▶ _PROBLEM DESCRIPTION_: Work out how many lines in the listing below include the word "from". Give nothing but the number.

↓

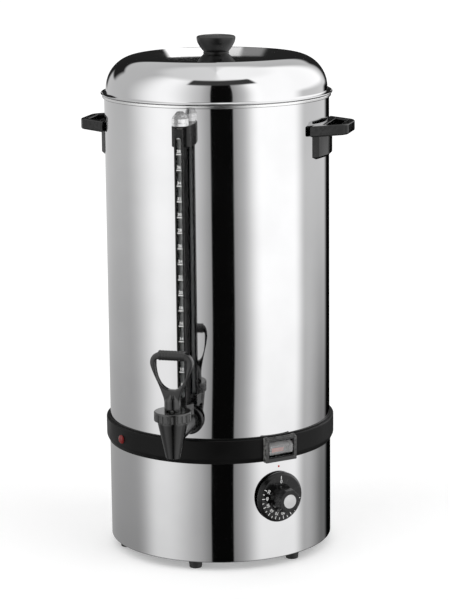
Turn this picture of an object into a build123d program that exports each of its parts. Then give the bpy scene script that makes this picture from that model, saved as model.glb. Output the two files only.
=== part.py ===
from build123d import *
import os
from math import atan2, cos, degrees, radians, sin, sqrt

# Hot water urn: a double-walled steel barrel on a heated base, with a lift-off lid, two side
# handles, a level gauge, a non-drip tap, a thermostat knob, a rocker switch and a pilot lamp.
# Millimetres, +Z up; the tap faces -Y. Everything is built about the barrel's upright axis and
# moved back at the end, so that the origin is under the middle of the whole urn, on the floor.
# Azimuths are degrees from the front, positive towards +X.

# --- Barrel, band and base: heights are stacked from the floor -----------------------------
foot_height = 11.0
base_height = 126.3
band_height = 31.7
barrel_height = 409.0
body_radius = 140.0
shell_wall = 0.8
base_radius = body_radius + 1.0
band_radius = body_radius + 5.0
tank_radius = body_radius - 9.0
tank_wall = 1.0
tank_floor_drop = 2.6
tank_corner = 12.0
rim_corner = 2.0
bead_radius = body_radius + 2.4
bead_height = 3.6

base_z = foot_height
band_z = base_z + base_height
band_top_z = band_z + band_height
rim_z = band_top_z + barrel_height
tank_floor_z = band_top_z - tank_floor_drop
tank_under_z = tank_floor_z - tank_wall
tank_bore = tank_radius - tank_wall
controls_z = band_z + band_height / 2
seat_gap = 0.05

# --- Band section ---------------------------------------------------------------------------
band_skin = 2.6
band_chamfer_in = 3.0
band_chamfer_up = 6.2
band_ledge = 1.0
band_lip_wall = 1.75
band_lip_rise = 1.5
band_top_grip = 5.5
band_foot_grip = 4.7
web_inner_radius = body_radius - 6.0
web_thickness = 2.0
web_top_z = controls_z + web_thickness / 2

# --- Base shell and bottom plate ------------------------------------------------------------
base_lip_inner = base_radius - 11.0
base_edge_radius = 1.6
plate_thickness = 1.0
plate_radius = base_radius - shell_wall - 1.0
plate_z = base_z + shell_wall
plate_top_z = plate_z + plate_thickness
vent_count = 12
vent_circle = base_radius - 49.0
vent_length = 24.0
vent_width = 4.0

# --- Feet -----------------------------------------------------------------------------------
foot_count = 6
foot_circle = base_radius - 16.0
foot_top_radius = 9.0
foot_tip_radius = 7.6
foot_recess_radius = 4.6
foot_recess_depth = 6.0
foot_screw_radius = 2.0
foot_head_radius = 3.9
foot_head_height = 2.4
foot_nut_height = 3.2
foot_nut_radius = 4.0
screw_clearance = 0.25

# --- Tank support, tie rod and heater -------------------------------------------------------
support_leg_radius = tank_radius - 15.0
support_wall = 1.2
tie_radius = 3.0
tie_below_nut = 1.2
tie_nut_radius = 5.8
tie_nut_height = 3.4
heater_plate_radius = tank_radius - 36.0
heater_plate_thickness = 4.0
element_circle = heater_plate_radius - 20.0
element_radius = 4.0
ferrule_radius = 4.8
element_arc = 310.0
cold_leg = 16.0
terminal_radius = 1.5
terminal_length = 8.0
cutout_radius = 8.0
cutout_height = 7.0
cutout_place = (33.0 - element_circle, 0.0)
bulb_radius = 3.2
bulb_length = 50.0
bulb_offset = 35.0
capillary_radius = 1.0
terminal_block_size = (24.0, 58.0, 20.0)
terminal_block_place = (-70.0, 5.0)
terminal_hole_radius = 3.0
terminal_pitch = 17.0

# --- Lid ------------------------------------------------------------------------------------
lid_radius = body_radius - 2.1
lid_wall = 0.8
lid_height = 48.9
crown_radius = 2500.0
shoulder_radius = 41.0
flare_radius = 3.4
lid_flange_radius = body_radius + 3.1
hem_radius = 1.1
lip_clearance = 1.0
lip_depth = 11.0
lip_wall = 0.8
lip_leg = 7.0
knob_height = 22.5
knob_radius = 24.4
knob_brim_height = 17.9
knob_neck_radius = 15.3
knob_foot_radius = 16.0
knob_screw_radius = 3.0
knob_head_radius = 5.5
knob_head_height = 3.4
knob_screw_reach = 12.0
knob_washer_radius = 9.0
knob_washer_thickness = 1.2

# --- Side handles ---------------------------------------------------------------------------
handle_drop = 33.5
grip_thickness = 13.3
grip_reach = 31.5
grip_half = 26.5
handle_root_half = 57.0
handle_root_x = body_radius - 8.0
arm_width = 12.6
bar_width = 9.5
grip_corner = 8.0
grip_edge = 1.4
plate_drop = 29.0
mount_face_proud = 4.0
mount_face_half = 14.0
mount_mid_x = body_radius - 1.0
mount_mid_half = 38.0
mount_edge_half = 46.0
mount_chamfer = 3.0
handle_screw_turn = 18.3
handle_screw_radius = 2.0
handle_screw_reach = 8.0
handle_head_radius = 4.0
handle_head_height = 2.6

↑

▶ _TASK SOLUTION_: 5